Having the heaters in parallel, will double the current, not divide it in half. Putting two equal resistors in parallel, will give you half the resistance. And half the resistance will double the current.

If the two tubes are the same, then you can put them in series. That would then require 4 Volts at 1 Amp. But this will only work with identical tubes.

But I agree, that the new transformer is the right thing to use. You just need to get the right regulator circuit made. :)

Well, the heater circuit supply idea turned out to be a bit of a flop and I'll share with you what I did and what happened.

You're right about the current but I didn't quite figure it out till after I'd experimented.

The reason I finally dismissed my transformer idea is there was a lack of watts. Sure, I got a potential divider and I did get the 2.9 volts my heater circuit needs. However, this 2.9 volts in practice wouldn't light up a 3 volt flashlight bulb (I know 3 volts is a bit high here). Not even the 6 volt voltage divider would do it. The main 9 volt supply would light it up very brightly but further along the voltage divider, there was too much loss of power.

I added another 9 volt transformer in parallel and found the voltage rose a bit throughout.

I conclude probably the wattages of my resistors at 7 watts were absorbing a lot of power (even though the transformer is rated at 20 watts at 2 amps). Yes, the current ought to be the same throughout with resistances in series and I had mine in the positive line.

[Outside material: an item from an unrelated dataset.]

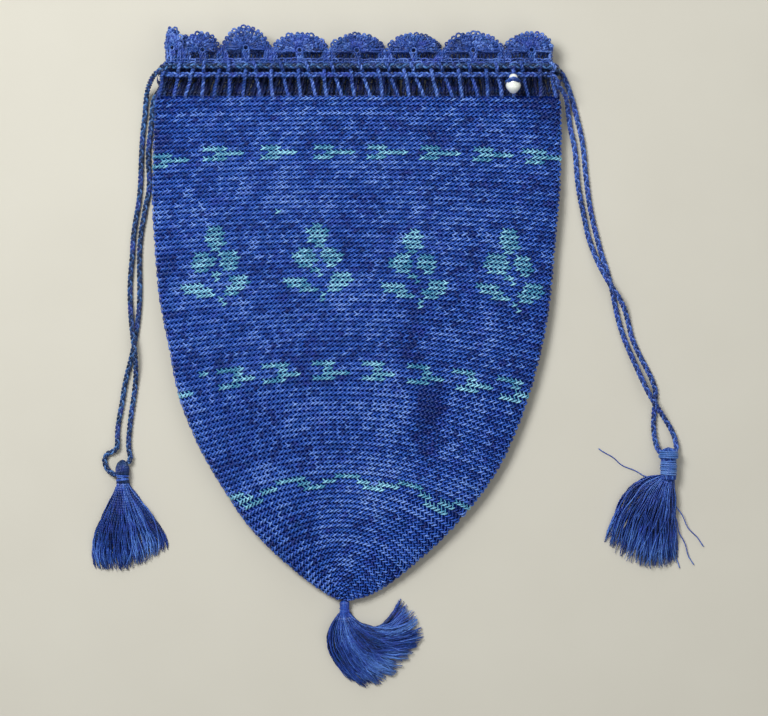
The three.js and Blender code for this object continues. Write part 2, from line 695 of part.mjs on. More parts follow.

I then tried putting two 1.5 volt batteries in parallel and, in that case, the bulb lit up dimly. However the case may be, it was that heat around a filament I need and it has to happen at low voltage.

Back to the drawing board:

Here is where I screwed up a bit: On revising my books, the fact is a filament circuit even in a battery set doesn't draw a lot of current or need a lot of watts. 1 watt for the entire filament circuit is the norm. The current will be around 200 milliamps.

Thus, now I have four 1.5 volt batteries in parallel. I tested my 3 volt bulb out of curiosity and it lit up dimly with a current draw of 40 milliamps. I made a very crude wooden battery holder using springs (salvaged from a junk pump) and a length of metallic strip. Now, I have a more realistic L.T. Filament battery. True, it's 0.5 volt too low.

I think it's a good idea to do these crude experiments before risking actual tubes. My feeling is I've been lacking actual experience seeing how things work.

So finally here is what must be done:

Test all resistances. Make sure all the anodes are in the H.T. circuit as well as screens. Check there is a hefty resistance between the positive and negative supply. Use a series dim bulb tester when powering up.

Once the filaments are hot and giving off electrons, the 100 volt H.T. must be applied.

Should I be unable to get this set to work, I can consoled myself I gave it my best shot and at least I got the H.T. Unit to work.

I'm pretty worked up about it all now mainly out of suspense.

P.S. I was pleased to find that all my tube pins register 1.5 volts so it seems this circuit is functional. Later I may check what current is being drawn.